Four browned goose necks landed on Mock’s plate. He cut this delicacy into strips and arranged them on round, crunchy slices of potato. Enclosed in a sheath of goose skin was a stuffing made from onion, liver and goose fat. Mock placed soft, braised onion rings on top of these pyramids and began a concentrated assault. He ate slowly and methodically. First he plunged his cutlery into a dish where hunks of roast pork swam in a thick sauce of flour and cream. On top of a piece of meat now speared on his fork, he balanced a mound of potato and goose. When he had devoured this complicated formation he slid a layer of fried cabbage with crackling onto his fork as if it were a shovel. The plates gradually emptied.
“We spoke about women later,” Ruhtgard said, lighting a cigarette, “when the Russians started singing their dumkas.† We’d stare at the starry sky and each one of us would think about warm bodies, soft breasts, smooth thighs …”
“Cornelius, stop making things up.” Mock pushed aside the empty plates, lit a cigarette and poured another two shots from the carafe. “We didn’t talk about women, but about one woman. Each one of us spoke about one woman. I told you about my romantic ideal, about the mysterious, red-headed, unknown Lorelei from the hospital in Konigsberg, while you only talked about …”
“My daughter, Christel.” Ruhtgard drank without waiting for Mock. “About my little princess Christel who now flirts with men, who smells of rutting …”
“Let it go.” Mock was suddenly very thirsty. He pulled the curtain aside to summon a waiter with a frothy tankard. “Your little princess is now a grown-up young lady and ought to be getting married.”
Ruhtgard threw off his jacket and began to unbutton his waistcoat.
“Mock, my brother!” he shouted. “Our friendship is like that of Patroclus and Achilles! Let’s exchange waistcoats, as Homer’s heroes exchanged their armour!”

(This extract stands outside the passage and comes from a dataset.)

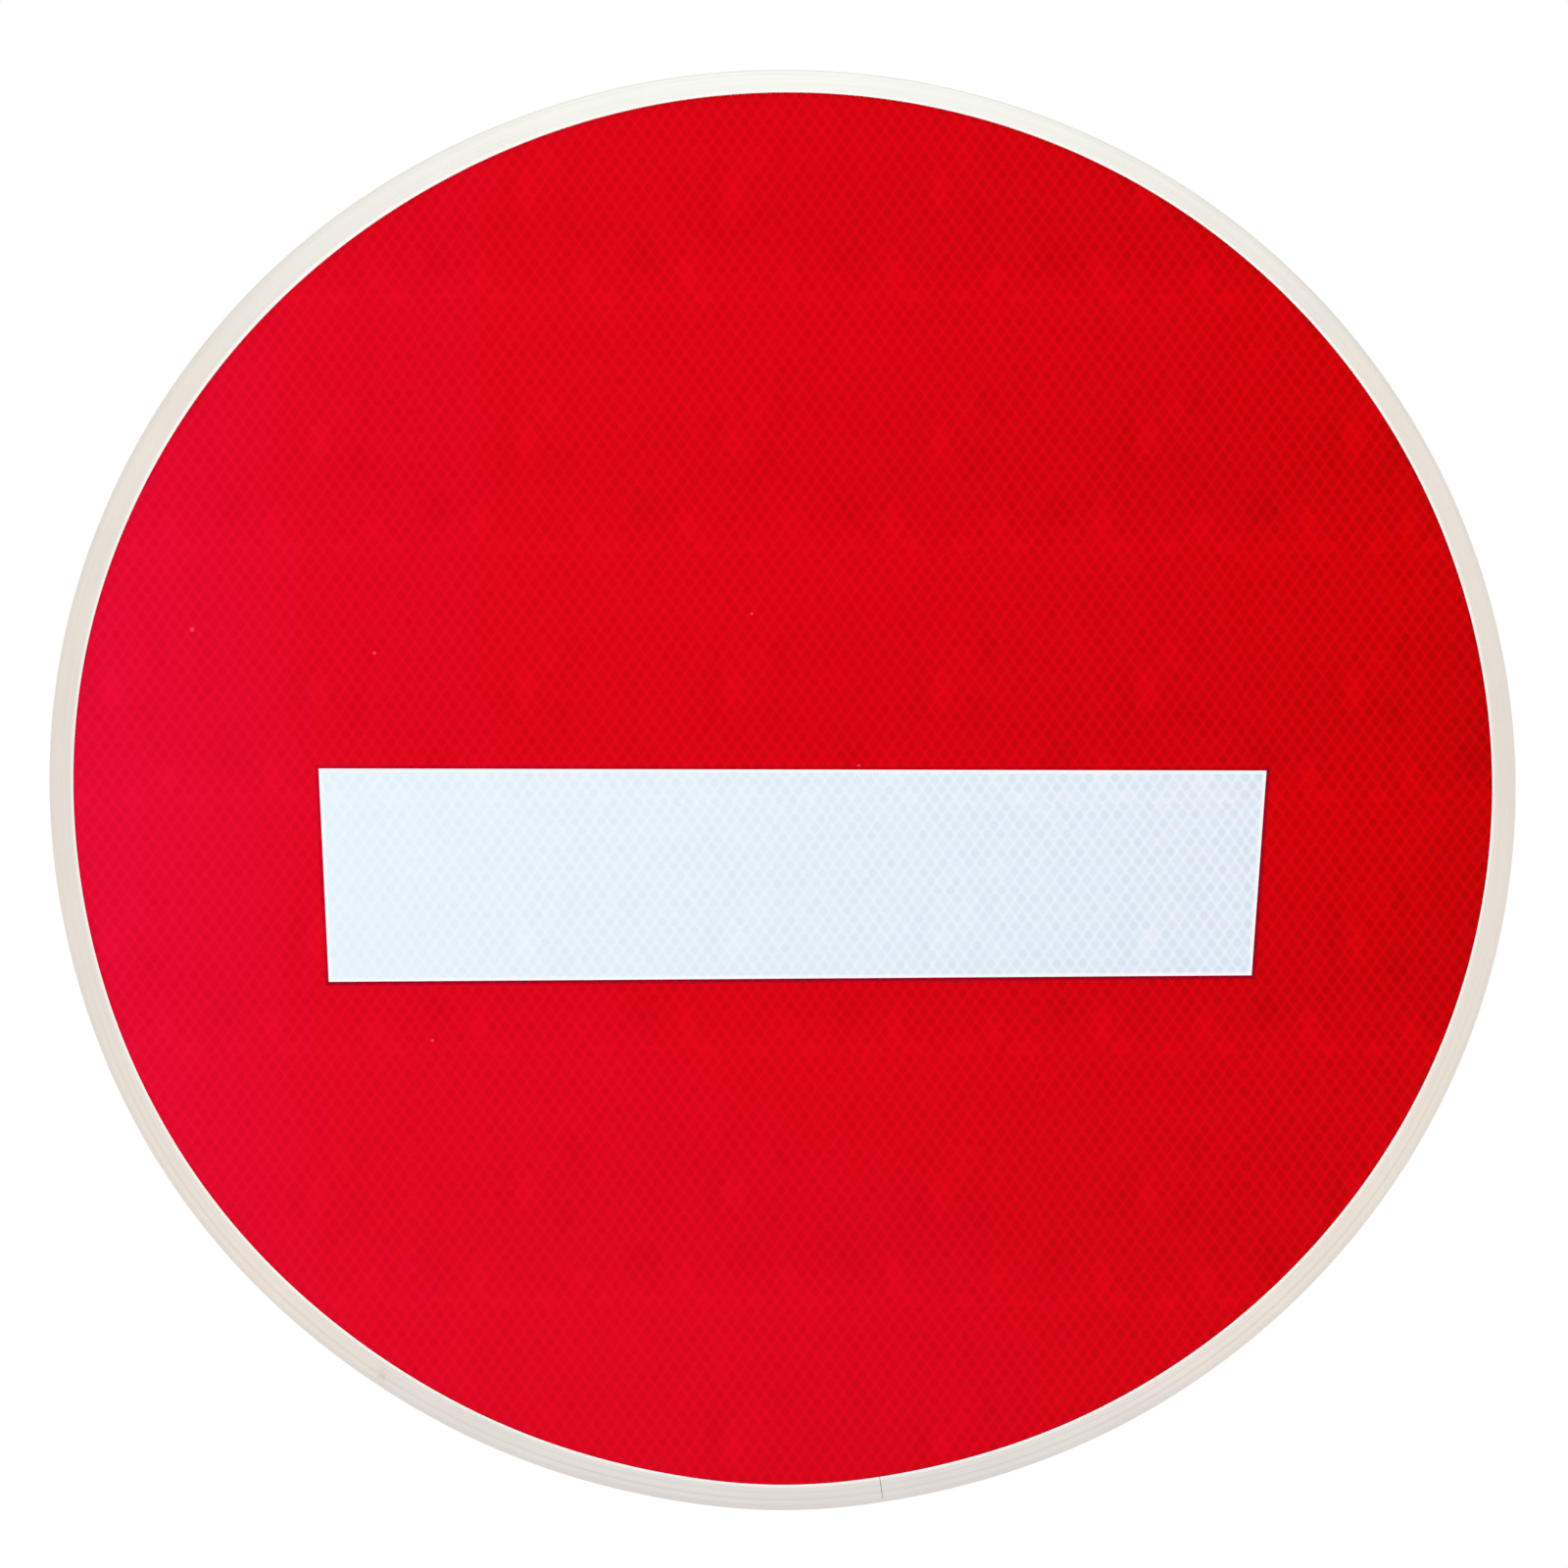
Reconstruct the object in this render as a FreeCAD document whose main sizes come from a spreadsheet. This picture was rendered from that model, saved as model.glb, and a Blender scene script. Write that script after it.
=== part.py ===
"""No entry sign: a round aluminium plate with a red reflective face, a white bar and a bent metal rim.

Every piece is drawn as the sign is seen from the front: X to the right, Y up and Z towards the viewer,
with Z = 0 where the backs of the two rails meet the post. Its Placement then stands it up, so that in the
finished part the face looks along -Y, +Z is up, and the origin is the sign's centre on the post's side.
"""
import FreeCAD
import Part
import Sketcher
import math
import os
import re

# The driving dimensions, in millimetres and degrees
SIZES = [
    ("sign_diameter", 600, "over the rim"),
    ("plate_thick", 2.0, "aluminium sheet"),
    ("plate_edge_play", 1.0, "from the plate's edge to the bottom of the rim's groove"),
    ("face_film_thick", 0.4, "red reflective film"),
    ("face_film_inset", 0.5, "the film is trimmed this much short of the plate's edge"),
    ("bar_film_thick", 0.35, "white reflective film, laid over the red one"),
    ("bar_top_left_across", -189.8, "to the right of the sign's centre, as for each corner"),
    ("bar_top_left_up", 7.1, "upward"),
    ("bar_top_right_across", 197.1, "to the right"),
    ("bar_top_right_up", 6.2, "upward"),
    ("bar_low_right_across", 190.8, "to the right"),
    ("bar_low_right_up", -78.9, "upward"),
    ("bar_low_left_across", -185.4, "to the right"),
    ("bar_low_left_up", -81.6, "upward"),
    ("rim_front_width", 9.8, "leg that shows round the face"),
    ("rim_front_thick", 1.4, "of the same leg at its inner edge"),
    ("rim_front_drop", 0.5, "the same leg slopes back this much toward the outside"),
    ("rim_wall_thick", 1.4, "round the outside"),
    ("rim_nose_radius", 2.0, "outer front corner, drawn as a few flats"),
    ("rim_edge_bevel", 0.4, "inner edge of the front leg"),
    ("rim_back_width", 12.0, "leg behind the plate, measured from the outside"),
    ("rim_back_thick", 1.2, "of the same leg"),
    ("groove_play", 0.1, "between the film and the rim's front leg"),
    ("joint_angle", 7.75, "from the lowest point round to where the rim's ends meet"),
    ("joint_gap", 0.4, "between the rim's two ends"),
    ("splice_length", 60.0, "curved strip behind the rim, across the joint"),
    ("splice_width", 8.0, "of the strip"),
    ("splice_thick", 1.5, "of the strip"),
    ("splice_edge_distance", 2.5, "from the outside of the rim to the strip"),
    ("screw_diameter", 3.0, "of the splice's screws"),
    ("screw_hole_play", 0.2, "round the screw in the strip and the rim"),
    ("screw_thread_play", 0.05, "round the screw in the plate"),
    ("screw_bite", 1.4, "how far the screw goes into the plate"),
    ("screw_tip_play", 0.1, "between its tip and the bottom of the hole"),
    ("screw_pitch", 36.0, "along the rim, with the joint midway"),
    ("screw_head_diameter", 6.0, "pan head"),
    ("screw_head_height", 2.0, "behind the strip"),
    ("screw_socket_width", 2.5, "across the flats"),
    ("screw_socket_depth", 1.2, "into the head"),
    ("rail_inset", 150.0, "from the outside of the rim to the middle of the nearer rail"),
    ("rail_end_clearance", 19.0, "from a rail's outer corners to the rim"),
    ("rail_depth", 15.0, "from the plate to the post"),
    ("rail_base_width", 60.0, "over both riveted flanges"),
    ("rail_base_thick", 2.5, "flanges, and the channel's floor"),
    ("rail_channel_width", 28.0, "over its two walls"),
    ("rail_wall_thick", 2.25, "side walls"),
    ("rail_lip_thick", 2.25, "lips that hold the bolt's head"),
    ("rail_slot_width", 12.0, "for the neck of a hammer-head bolt"),
    ("rail_outer_radius", 1.2, "lengthwise corners outside"),
    ("rail_inner_radius", 0.8, "lengthwise corners inside"),
    ("rivet_diameter", 4.8, "of its hole"),
    ("rivet_play", 0.05, "round the rivet"),
    ("rivet_cone_diameter", 9.0, "countersunk head, flush with the plate"),
    ("rivet_cone_angle", 120.0, "of that head, from side to side"),
    ("rivet_tail_diameter", 8.0, "head formed on the rail"),
    ("rivet_tail_height", 2.4, "behind the rail's flange"),
    ("rivet_end_distance", 35.0, "from a rail's end to its last rivet"),
]
RIVETS_PER_ROW = 2
SPLICE_SCREWS = 2
NOSE_FLATS = 3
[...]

As he said this Ruhtgard threw off his waistcoat and sat down heavily. A moment later black sleep, brother of death, descended over him. Mock left the alcove to look for a waiter, but instead caught sight of the drunken smile of the Jewish-looking girl who was swaying on the dance floor, alone, her handbag slung over her neck. He also saw spilled schnapps, stained tablecloths and the white dust of cocaine; he saw a soldier hiding pamphlets under his greatcoat; he saw his friend, Doctor Ruhtgard, who had once saved his life in a town on the Pregolya. He clicked his fingers and a young waiter appeared.